Just to cite an example as to how HIPAA rules are constantly being re-defined – on Wednesday, October 13, 2010, the Department of Health and Human Services (HHS) published in the Federal Register, a notification announcing maintenance changes to the standards. All covered and non-covered entities now have no option other than downloading all these Errata documents from ASC X12 website and implement all the changes that are prescribed in these documents.
This is going to be even harder for all players given that the Level I compliance must be achieved by December 31, 2010. According to CMS, Level I compliance means "a covered entity can demonstrably create and receive compliant transactions, resulting from the compliance of all design/build activities and internal testing."
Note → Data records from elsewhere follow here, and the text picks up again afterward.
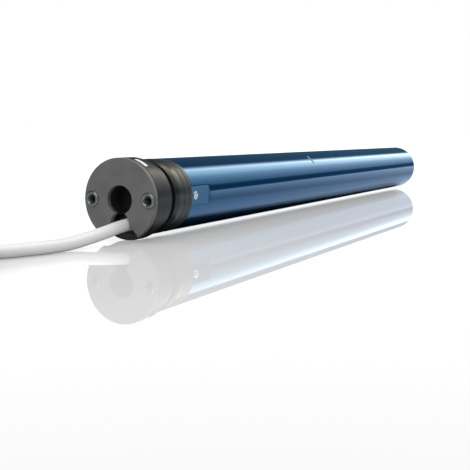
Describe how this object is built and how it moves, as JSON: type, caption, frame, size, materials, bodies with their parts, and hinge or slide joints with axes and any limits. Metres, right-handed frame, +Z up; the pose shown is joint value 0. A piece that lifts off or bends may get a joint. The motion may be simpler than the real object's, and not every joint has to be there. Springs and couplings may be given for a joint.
{
  "type": "roller shutter motor",
  "caption": "Tubular motor for a roller shutter: steel tube with a fixed head, turning crown, limit buttons, planetary gearbox, output shaft and motor cable.",
  "frame": {"origin": "centre of the head's front face, on the motor's axis, at the mouth of the stud bore", "axes": "+Y along the motor from the head to the output shaft, +Z up, +X to the right seen from the head's front; the surface that the motor lies on is at Z = -25 mm"},
  "size_m": [0.0835, 0.9124, 0.05],
  "materials": {
    "head_plastic": "matt moulded glass-filled nylon, mid grey",
    "head_body_plastic": "satin moulded glass-filled nylon, dark grey",
    "zinc_steel": "zinc-plated turned steel",
    "button_white": "satin moulded plastic",
    "button_yellow": "satin moulded plastic",
    "spring_steel": "drawn spring wire",
    "black_plastic": "satin black moulded plastic",
    "seal_rubber": "matt black rubber",
    "frame_plastic": "light moulded plastic",
    "gear_plastic": "ivory acetal",
    "cam_plastic": "red moulded plastic",
    "switch_plastic": "black moulded plastic",
    "tube_coat": "glossy metallic blue coating on steel tube",
    "capacitor_can": "drawn aluminium can",
    "lead_insulation": "PVC insulation",
    "cast_aluminium": "die-cast aluminium",
    "bearing_steel": "ground bearing steel",
    "lamination": "stacked electrical steel sheet",
    "copper_wire": "enamelled copper wire",
    "shaft_steel": "turned steel",
    "brake_lining": "bonded brake lining",
    "gear_steel": "sintered steel",
    "bush_bronze": "sintered bronze",
    "cable_jacket": "white satin PVC sheath",
    "tie_fabric": "black hook-and-loop tape",
    "conductor": "PVC insulation, tin ferrules"
  },
  "bodies": {
    "housing": {"head_plate": "head_plastic", "head_body": "head_body_plastic", "sleeves": "zinc_steel", "button_springs": "spring_steel", "cable_plug": "black_plastic", "crown_seal": "seal_rubber", "retaining_collar": "black_plastic", "limit_frame": "frame_plastic", "gear_pins": "shaft_steel", "microswitches": "switch_plastic", "tube": "tube_coat", "tube_screws": "zinc_steel", "capacitor_cradle": "frame_plastic", "capacitor": "capacitor_can", "inner_leads": "lead_insulation", "front_shield": "cast_aluminium", "front_bearing": "bearing_steel", "stator_core": "lamination", "windings": "copper_wire", "rear_shield": "cast_aluminium", "rear_bearing": "bearing_steel", "brake_yoke": "gear_steel", "brake_coil": "copper_wire", "brake_spring": "spring_steel", "brake_plate": "gear_steel", "gear_housing": "gear_steel", "output_bush": "bush_bronze", "end_cap": "black_plastic", "cable_run": "cable_jacket", "cable_hank": "cable_jacket", "hank_ties": "tie_fabric", "cable_wires": "conductor"},
    "white_button": {"button_white": "button_white"},
    "yellow_button": {"button_yellow": "button_yellow"},
    "crown": {"crown_ring": "black_plastic"},
    "limit_pinion": {"limit_pinion": "gear_plastic"},
    "count_gear_1": {"count_gear_1": "gear_plastic"},
    "count_gear_2": {"count_gear_2": "gear_plastic"},
    "count_gear_3": {"count_gear_3": "gear_plastic"},
    "cam_shaft": {"cam_wheel": "gear_plastic", "limit_cams": "cam_plastic"},
    "rotor": {"rotor_core": "lamination", "rotor_shaft": "shaft_steel", "brake_disc": "brake_lining", "sun_gear": "gear_steel"},
    "armature": {"brake_armature": "gear_steel"},
    "carrier_1": {"carrier_1": "gear_steel"},
    "carrier_2": {"carrier_2": "gear_steel"},
    "output": {"carrier_3": "gear_steel", "output_shaft": "shaft_steel"},
    "planet_1_1": {"planet_1_1": "gear_plastic"},
    "planet_1_2": {"planet_1_2": "gear_plastic"},
    "planet_1_3": {"planet_1_3": "gear_plastic"},
    "planet_2_1": {"planet_2_1": "gear_plastic"},
    "planet_2_2": {"planet_2_2": "gear_plastic"},
    "planet_2_3": {"planet_2_3": "gear_plastic"},
    "planet_3_1": {"planet_3_1": "gear_plastic"},
    "planet_3_2": {"planet_3_2": "gear_plastic"},
    "planet_3_3": {"planet_3_3": "gear_plastic"}
  },
  "joints": [
    {"name": "white_button_press", "type": "slide", "parent": "housing", "child": "white_button", "axis": [-0.454, 0, -0.891], "range_m": [0, 0.002], "stiffness_N_per_m": 400, "springref_m": -0.001, "deforming": ["button_springs"]},
    {"name": "yellow_button_press", "type": "slide", "parent": "housing", "child": "yellow_button", "axis": [0.454, 0, -0.891], "range_m": [0, 0.002], "stiffness_N_per_m": 400, "springref_m": -0.001},
    {"name": "crown_spin", "type": "hinge", "parent": "housing", "child": "crown", "pos_m": [0, 0.03, 0], "axis": [0, 1, 0], "continuous": true},
    {"name": "limit_pinion_spin", "type": "hinge", "parent": "housing", "child": "limit_pinion", "pos_m": [0, 0.035, 0.015], "axis": [0, 1, 0], "continuous": true},
    {"name": "count_gear_1_spin", "type": "hinge", "parent": "housing", "child": "count_gear_1", "pos_m": [-0.006, 0.053, 0.007], "axis": [0, 1, 0], "continuous": true},
    {"name": "count_gear_2_spin", "type": "hinge", "parent": "housing", "child": "count_gear_2", "pos_m": [0.002, 0.056, 0.001], "axis": [0, 1, 0], "continuous": true},
    {"name": "count_gear_3_spin", "type": "hinge", "parent": "housing", "child": "count_gear_3", "pos_m": [-0.006, 0.058, 0.007], "axis": [0, 1, 0], "continuous": true},
    {"name": "cam_shaft_spin", "type": "hinge", "parent": "housing", "child": "cam_shaft", "pos_m": [0.002, 0.062, 0.001], "axis": [0, 1, 0], "continuous": true},
    {"name": "rotor_spin", "type": "hinge", "parent": "housing", "child": "rotor", "pos_m": [0, 0.267, 0], "axis": [0, 1, 0], "continuous": true},
    {"name": "brake_release", "type": "slide", "parent": "housing", "child": "armature", "axis": [0, -1, 0], "range_m": [0, 0.00045], "stiffness_N_per_m": 4000, "springref_m": -0.004, "deforming": ["brake_spring"]},
    {"name": "carrier_1_spin", "type": "hinge", "parent": "housing", "child": "carrier_1", "pos_m": [0, 0.493, 0], "axis": [0, 1, 0], "continuous": true},
    {"name": "carrier_2_spin", "type": "hinge", "parent": "housing", "child": "carrier_2", "pos_m": [0, 0.521, 0], "axis": [0, 1, 0], "continuous": true},
    {"name": "output_spin", "type": "hinge", "parent": "housing", "child": "output", "pos_m": [0, 0.59, 0], "axis": [0, 1, 0], "continuous": true},
    {"name": "planet_1_1_spin", "type": "hinge", "parent": "carrier_1", "child": "planet_1_1", "pos_m": [0, 0.482, 0.01125], "axis": [0, 1, 0], "continuous": true},
    {"name": "planet_1_2_spin", "type": "hinge", "parent": "carrier_1", "child": "planet_1_2", "pos_m": [-0.00974, 0.482, -0.00562], "axis": [0, 1, 0], "continuous": true},
    {"name": "planet_1_3_spin", "type": "hinge", "parent": "carrier_1", "child": "planet_1_3", "pos_m": [0.00974, 0.482, -0.00562], "axis": [0, 1, 0], "continuous": true},
    {"name": "planet_2_1_spin", "type": "hinge", "parent": "carrier_2", "child": "planet_2_1", "pos_m": [0, 0.51, 0.01125], "axis": [0, 1, 0], "continuous": true},
    {"name": "planet_2_2_spin", "type": "hinge", "parent": "carrier_2", "child": "planet_2_2", "pos_m": [-0.00974, 0.51, -0.00562], "axis": [0, 1, 0], "continuous": true},
    {"name": "planet_2_3_spin", "type": "hinge", "parent": "carrier_2", "child": "planet_2_3", "pos_m": [0.00974, 0.51, -0.00562], "axis": [0, 1, 0], "continuous": true},
    {"name": "planet_3_1_spin", "type": "hinge", "parent": "output", "child": "planet_3_1", "pos_m": [0, 0.538, 0.01125], "axis": [0, 1, 0], "continuous": true},
    {"name": "planet_3_2_spin", "type": "hinge", "parent": "output", "child": "planet_3_2", "pos_m": [-0.00974, 0.538, -0.00562], "axis": [0, 1, 0], "continuous": true},
    {"name": "planet_3_3_spin", "type": "hinge", "parent": "output", "child": "planet_3_3", "pos_m": [0.00974, 0.538, -0.00562], "axis": [0, 1, 0], "continuous": true}
  ],
  "couplings": [
    {"joint": "limit_pinion_spin", "follows": "crown_spin", "ratio": 5},
    {"joint": "count_gear_1_spin", "follows": "crown_spin", "ratio": -1.6667},
    {"joint": "count_gear_2_spin", "follows": "crown_spin", "ratio": 0.55556},
    {"joint": "count_gear_3_spin", "follows": "crown_spin", "ratio": -0.18519},
    {"joint": "cam_shaft_spin", "follows": "crown_spin", "ratio": 0.061728},
    {"joint": "carrier_1_spin", "follows": "rotor_spin", "ratio": 0.2},
    {"joint": "carrier_2_spin", "follows": "rotor_spin", "ratio": 0.04},
    {"joint": "output_spin", "follows": "rotor_spin", "ratio": 0.008},
    {"joint": "planet_1_1_spin", "follows": "rotor_spin", "ratio": -0.53333},
    {"joint": "planet_1_2_spin", "follows": "rotor_spin", "ratio": -0.53333},
    {"joint": "planet_1_3_spin", "follows": "rotor_spin", "ratio": -0.53333},
    {"joint": "planet_2_1_spin", "follows": "rotor_spin", "ratio": -0.10667},
    {"joint": "planet_2_2_spin", "follows": "rotor_spin", "ratio": -0.10667},
    {"joint": "planet_2_3_spin", "follows": "rotor_spin", "ratio": -0.10667},
    {"joint": "planet_3_1_spin", "follows": "rotor_spin", "ratio": -0.021333},
    {"joint": "planet_3_2_spin", "follows": "rotor_spin", "ratio": -0.021333},
    {"joint": "planet_3_3_spin", "follows": "rotor_spin", "ratio": -0.021333}
  ]
}
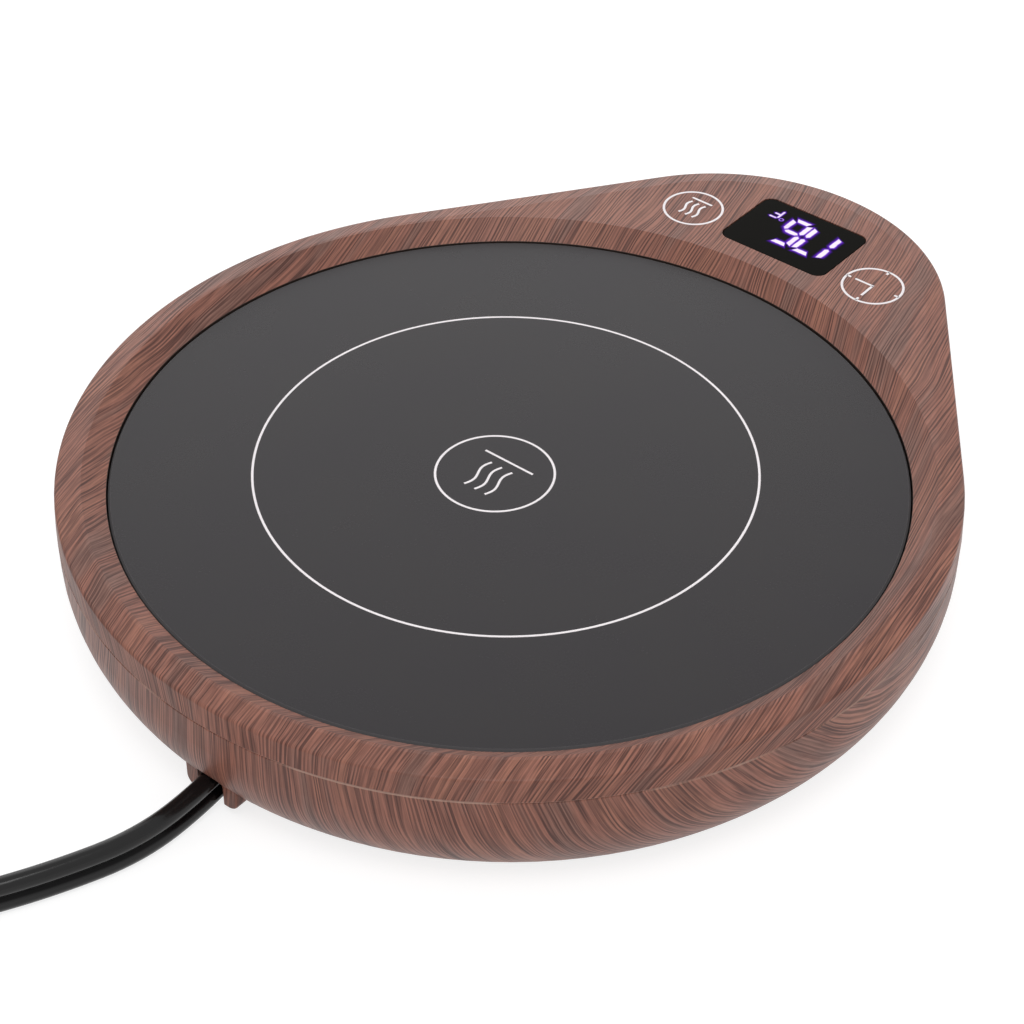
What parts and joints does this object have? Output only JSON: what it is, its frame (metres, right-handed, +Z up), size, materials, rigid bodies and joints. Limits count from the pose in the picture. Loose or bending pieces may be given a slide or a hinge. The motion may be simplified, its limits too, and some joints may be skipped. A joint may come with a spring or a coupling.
{
  "type": "mug warmer",
  "caption": "Low tear-drop electric mug warmer: round black plate sunk in a wood-grain case, touch controls and small display on the narrow end, flat cord at the back.",
  "frame": {"origin": "middle of the body's footprint, at the level of the feet's undersides", "axes": "+Z up out of the warming plate; -Y to the user and the narrow control end; +Y to the round end where the cord leaves; +X to the user's right"},
  "size_m": [0.193, 0.219, 0.0217],
  "materials": {
    "cover_wood": "satin plastic with a printed dark brown wood grain",
    "case_wood": "satin plastic with a printed dark brown wood grain",
    "black_glass": "opaque black crystallised glass, fine light specks",
    "seal_silicone": "matt black silicone",
    "spreader_aluminium": "mill finish",
    "polyimide_film": "amber heater film",
    "ceramic_wool": "white pressed ceramic fibre",
    "pressed_steel": "zinc plated",
    "screw_steel": "zinc plated",
    "sensor_epoxy": "black epoxy bead",
    "fuse_case": "tinned case",
    "smoked_window": "smoked acrylic, dark when unlit",
    "gasket_foam": "black foam",
    "display_housing": "grey-black segment housing",
    "circuit_board": "green solder mask",
    "chip_epoxy": "moulded black epoxy",
    "touch_foam": "conductive foam",
    "capacitor_box": "ochre box",
    "capacitor_sleeve": "dark blue sleeve",
    "varistor_coat": "blue dipped coat",
    "fuse_box": "black moulding",
    "ribbon_grey": "grey ribbon",
    "lead_black": "black insulation",
    "lead_red": "red silicone insulation",
    "lead_white": "white insulation",
    "clamp_nylon": "black nylon",
    "foot_rubber": "black rubber",
    "cord_pvc": "satin black flexible plastic",
    "tie_strap": "black nylon strap",
    "plug_pvc": "satin black flexible plastic",
    "blade_plate": "nickel plated brass"
  },
  "bodies": {
    "root": {"top_cover": "cover_wood", "bottom_case": "case_wood", "glass_plate": "black_glass", "plate_seal": "seal_silicone", "heat_spreader": "spreader_aluminium", "heating_film": "polyimide_film", "insulation_pad": "ceramic_wool", "heater_clamp": "pressed_steel", "clamp_screws": "screw_steel", "thermistor": "sensor_epoxy", "thermal_fuse": "fuse_case", "display_window": "smoked_window", "light_gasket": "gasket_foam", "led_display": "display_housing", "display_board": "circuit_board", "display_board_screws": "screw_steel", "controller_chip": "chip_epoxy", "touch_pad_heat": "touch_foam", "touch_pad_timer": "touch_foam", "power_board": "circuit_board", "power_board_screws": "screw_steel", "film_capacitor": "capacitor_box", "smoothing_capacitor": "capacitor_sleeve", "triac": "chip_epoxy", "varistor": "varistor_coat", "mains_fuse": "fuse_box", "link_ribbon": "ribbon_grey", "mains_leads": "lead_black", "heater_leads": "lead_red", "sensor_leads": "lead_white", "fuse_leads": "lead_white", "cord_clamp": "clamp_nylon", "cord_clamp_screws": "screw_steel", "case_screws": "screw_steel", "rubber_feet": "foot_rubber", "power_cord": "cord_pvc", "cord_coil": "cord_pvc", "cord_tie": "tie_strap", "plug_lead": "cord_pvc", "plug_body": "plug_pvc", "plug_blades": "blade_plate"}
  },
  "joints": []
}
The major challenge is to be 5010 compliant and then move on to ICD-10 implementation in the next 22 months (January 2012-October 2013). After which ICD-10 will be the only way to trade Diagnosis and Procedure codes in relevant healthcare transactions.
Life would be simpler if the Claim-Eligibility-Authorization-Payment transactions’ transceivers would be limited to populate and receive the ICD-10-CM and ICD-10-PCS for the Diagnosis and the Procedure code(s) respectively. Instead, there are such things called Revenue Cycle, Fee Schedules, Reimbursement Mapping, Bundling-Unbundling-Splitting Claims, Reason codes (CARC) and Remark codes (RARC), etc. It is yet to be seen how the major players intend to integrate all these pieces together.
Notwithstanding, a balancing strike needs to happen to make both the HHS requirements an achievable reality. These two silos must be connected to each other. The RoI is expected to be in the range of $700 million to $7.7 billion just for implementing ICD-10. From CMS enabling the agency to catch the medicare and medicaid defrauders to Homeland Security enabling to signal bio-terrorism at the earliest – the benefits of compliance are many.
In the near future, will be to discussing how to tie the two: 5010 and ICD-10 projects with regard to resolving the resultant destination code from the Claims data source information. Eventually, it is this synthesis of the transactional information that typically reside on the 837 Claim/other transactions (including but not limited to requested Diagnosis codes and Procedure codes) and already "resident" clinical information on the General Equivalency Mappings/other Crosswalks.
We predict that one-for-one numerical relationship between ICD-9-CM (Volume 3) to that of ICD-10-PCS, will be harder to resolve due to certain parametric conditions such as specificity, laterality, etc. when chronological relevance of the episodic occurrence is also examined, found in Diagnosis codes requested on the same transaction.
Harder as it might be, payers must pay within the given contractual time frame and providers must achieve the revenue flow and it is this sustainability issue that will be a hot topic area in this ICD migration process.